Justices strike down Gloucester fines

By Larry O’Dell, Associated Press – 3/4/2011

RICHMOND, Va. (AP) – The Virginia Supreme Court on Friday unanimously struck down a judge’s order fining 40 Gloucester County residents $2,000 each for trying to oust four county supervisors.

The court decided the case on a legal technicality without addressing the central issue of whether the sanctions violated the residents’ constitutional right to petition the government for redress of their grievances.

The ruling was nevertheless a victory for the group that came to be known as the “Gloucester 40.” They circulated petitions in 2008 to have four supervisors removed for allegedly meeting in secret.

Substitute Judge Westwood Parker, who dismissed charges that supervisors violated the open-meetings law, also fined the petitioners for actions that he said were politically motivated and an abuse of the court system. The petitioners denied that they were politically motivated, noting that many of them had voted for the supervisors they were trying to oust.

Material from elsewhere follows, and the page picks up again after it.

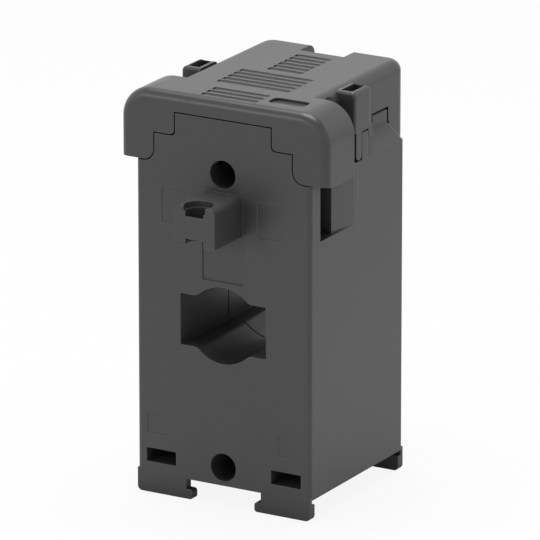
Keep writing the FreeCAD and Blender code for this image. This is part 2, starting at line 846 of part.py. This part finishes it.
def clamp(y0):
    # a strip bent into a closed loop, with a window at each end that the bar passes through
    half = clamp_width / 2
    outer = block(carrier_x - half, carrier_x + half, y0, y0 + clamp_length,
                  carrier_floor_z, carrier_floor_z + clamp_height)
    outer = outer.makeFillet(clamp_round, edges_where(outer, lambda b: b.XLength > 1))
    t = clamp_strip
    inner = block(carrier_x - half - 1, carrier_x + half + 1, y0 + t, y0 + clamp_length - t,
                  carrier_floor_z + t, carrier_floor_z + clamp_height - t)
    inner = inner.makeFillet(clamp_round - t, edges_where(inner, lambda b: b.XLength > 1))
    gap = clamp_slack
    slot = block(carrier_x - bar_width / 2 - gap, carrier_x + bar_width / 2 + gap,
                 y0 - 1, y0 + clamp_length + 1, bar_z, bar_z + bar_thick + gap)
    entry = post(carrier_x, y0 + clamp_length / 2, bar_width / 2, shoulder_z, bar_z)
    return outer.cut([inner, slot, entry])


def lead():
    r = lead_wire / 2
    x0 = winding_gap / 2 - r - lead_touch
    start_z = window_z + ring_straight / 2 + ring_inner_radius + cup_outer
    bend = lead_bend
    points = [
        Vector(x0, parting_y, start_z), Vector(x0, parting_y, lead_level - bend),
        Vector(x0 + bend, parting_y, lead_level), Vector(carrier_x - bend, parting_y, lead_level),
        Vector(carrier_x, parting_y, lead_level + bend), Vector(carrier_x, parting_y, bar_z - lead_touch),
    ]
    c = bend * (1 - math.sqrt(0.5))
    mid_low = Vector(x0 + c, parting_y, lead_level - c)
    mid_high = Vector(carrier_x - c, parting_y, lead_level + c)
    path = Part.Wire([
        Part.makeLine(points[0], points[1]), Part.Arc(points[1], mid_low, points[2]).toShape(),
        Part.makeLine(points[2], points[3]), Part.Arc(points[3], mid_high, points[4]).toShape(),
        Part.makeLine(points[4], points[5]),
    ])
    section = Part.Wire(Part.makeCircle(r, points[0], Vector(0, 0, 1)))
    return path.makePipeShell([section], True, False)


def sleeve():
    start = Vector(sleeve_start, parting_y, lead_level)
    outer = Part.makeCylinder(lead_sleeve / 2, sleeve_length, start, Vector(1, 0, 0))
    inner = Part.makeCylinder(lead_wire / 2 + fit_gap, sleeve_length, start, Vector(1, 0, 0))
    return outer.cut(inner)


def export(name, shape):
    if len(shape.Solids) == 1:
        shape = shape.Solids[0]
    print(name, "valid", shape.isValid(), "solids", len(shape.Solids), "volume", round(shape.Volume, 1))
    shape.exportStep("parts/" + name + ".step")


export("front_shell", front_shell())
export("back_shell", back_shell())
export("terminal_cover", terminal_cover())
export("ring_core", ring_core())
export("core_cup_front", core_cup(True))
export("core_cup_back", core_cup(False))
export("secondary_winding", winding())
export("winding_tape", tape())
export("cushion_front", cushion(True))
export("cushion_back", cushion(False))
for side, turn in (("right", Part.Shape.copy), ("left", mirrored)):
    export("carrier_" + side, turn(carrier()))
    export("current_bar_" + side, turn(current_bar()))
    export("clamp_front_" + side, turn(clamp(clamp_front_y)))
    export("clamp_back_" + side, turn(clamp(clamp_back_y)))
    export("lead_" + side, turn(lead()))
    export("lead_sleeve_" + side, turn(sleeve()))
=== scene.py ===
import math

import bpy
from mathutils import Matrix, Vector


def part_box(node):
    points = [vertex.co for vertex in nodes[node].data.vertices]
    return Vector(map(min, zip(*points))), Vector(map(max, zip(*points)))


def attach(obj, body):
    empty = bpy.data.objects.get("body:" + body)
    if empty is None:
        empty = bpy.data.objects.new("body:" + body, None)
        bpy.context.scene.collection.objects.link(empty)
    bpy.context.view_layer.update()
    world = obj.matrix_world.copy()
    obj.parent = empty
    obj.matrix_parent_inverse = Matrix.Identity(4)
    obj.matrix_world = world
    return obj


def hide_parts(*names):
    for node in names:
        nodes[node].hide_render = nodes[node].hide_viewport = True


mm = 0.001

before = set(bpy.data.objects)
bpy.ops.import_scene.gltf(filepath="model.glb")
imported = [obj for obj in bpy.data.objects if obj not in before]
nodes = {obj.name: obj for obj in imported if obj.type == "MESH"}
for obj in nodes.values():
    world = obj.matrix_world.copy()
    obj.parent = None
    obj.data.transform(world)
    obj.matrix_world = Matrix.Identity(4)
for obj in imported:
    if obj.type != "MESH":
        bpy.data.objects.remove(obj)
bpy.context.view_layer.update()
print("loaded", len(nodes), "nodes")


# node helpers: a socket that adds up like a number, and the graphs it lives in

class Value:
    def __init__(self, graph, socket):
        self.graph = graph
        self.socket = socket

    def math(self, operation, other=None, swapped=False):
        pair = [self] if other is None else [self, other]
        if swapped:
            pair.reverse()
        return self.graph.node("ShaderNodeMath", {"operation": operation}, dict(enumerate(pair)))

    def __add__(self, other):
        return self.math("ADD", other)

    def __radd__(self, other):
        return self.math("ADD", other, True)

    def __sub__(self, other):
        return self.math("SUBTRACT", other)

    def __rsub__(self, other):
        return self.math("SUBTRACT", other, True)

    def __mul__(self, other):
        return self.math("MULTIPLY", other)

    def __rmul__(self, other):
        return self.math("MULTIPLY", other, True)

    def __truediv__(self, other):
        return self.math("DIVIDE", other)

    def __rtruediv__(self, other):
        return self.math("DIVIDE", other, True)

    def __gt__(self, other):
        return self.math("GREATER_THAN", other)

    def __lt__(self, other):
        return self.math("LESS_THAN", other)

    def also(self, out):
        # another output of the node that this value comes from
        return Value(self.graph, self.socket.node.outputs[out])


class Graph:
    def __init__(self, tree):
        self.tree = tree
        self.tree.nodes.clear()

    def node(self, kind, settings=None, inputs=None, out=0):
        made = self.tree.nodes.new(kind)
        for key, value in (settings or {}).items():
            setattr(made, key, value)
        for key, value in (inputs or {}).items():
            socket = made.inputs[key]
            if isinstance(value, Value):
                self.tree.links.new(value.socket, socket)
            else:
                socket.default_value = value
        return Value(self, made.outputs[out])

    def ramp(self, value, low, high, atLow, atHigh):
        return self.node("ShaderNodeMapRange", {"clamp": True}, {
            "Value": value, "From Min": low, "From Max": high, "To Min": atLow, "To Max": atHigh})


class Finish(Graph):
    def __init__(self, name):
        self.material = bpy.data.materials.new(name)
        self.material.use_nodes = True
        super().__init__(self.material.node_tree)
        self.output = self.tree.nodes.new("ShaderNodeOutputMaterial")

    def surface(self, shader):
        self.tree.links.new(shader.socket, self.output.inputs["Surface"])
        return self.material

    def coordinates(self):
        return self.node("ShaderNodeTexCoord", out="Object")

    def noise(self, where, scale, detail=2.0, rough=0.5):
        return self.node("ShaderNodeTexNoise", {}, {"Vector": where, "Scale": scale, "Detail": detail,
                                                    "Roughness": rough})

    def toned(self, factor, look):
        # the look's colour, from its darker tone to its lighter one
        dark, light = (rgb(look["colour"], tone) for tone in look["tones"])
        return self.node("ShaderNodeMix", {"data_type": "RGBA"}, {"Factor": factor, 6: dark, 7: light}, out=2)

    def bump(self, height, distance, strength=1.0, normal=None):
        inputs = {"Height": height, "Distance": distance, "Strength": strength}
        if normal is not None:
            inputs["Normal"] = normal
        return self.node("ShaderNodeBump", {}, inputs)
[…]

The justices ruled that once the petitions were filed in court, the state — not the citizens — became the party in the case, so the people who gathered the signatures were not subject to sanctions.

“A petitioner in a removal action is analogous to a victim in a criminal proceeding,” Justice Leroy F. Millette Jr. wrote. “In both cases, while the Commonwealth’s Attorney may be advancing the interests of the petitioner or victim, the real party in interest is the Commonwealth.”

L. Steven Emmert, attorney for the petitioners, said the constitutional issues raised in the appeal were more compelling than the narrow statutory issue decided by the justices.

“Even if they hadn’t had this statutory ground, they would have reversed it on other grounds,” Emmert said. “There’s no way they’re going to let a sanction like this stand.”

Anthony F. Troy, attorney for the supervisors, noted that the justices did not contradict Parker’s view of the petitioners’ motives.

“They did not in any way suggest Judge Parker’s observation that this was the worst abuse of the judicial system he’s ever seen was wrong — they did not reverse that,” Troy said. “Rather, the petitioners weren’t parties, and the sanctions statute only applies to parties.”

The petitioners drew support from civil liberties and free-speech groups, and the case prompted the General Assembly to change state law in 2009 to specifically forbid sanctions against residents in such cases.

“Between the General Assembly and the Virginia Supreme Court, the First Amendment right to petition government for redress of grievances is now much more secure,” said Kent Willis, executive director of the American Civil Liberties Union of Virginia.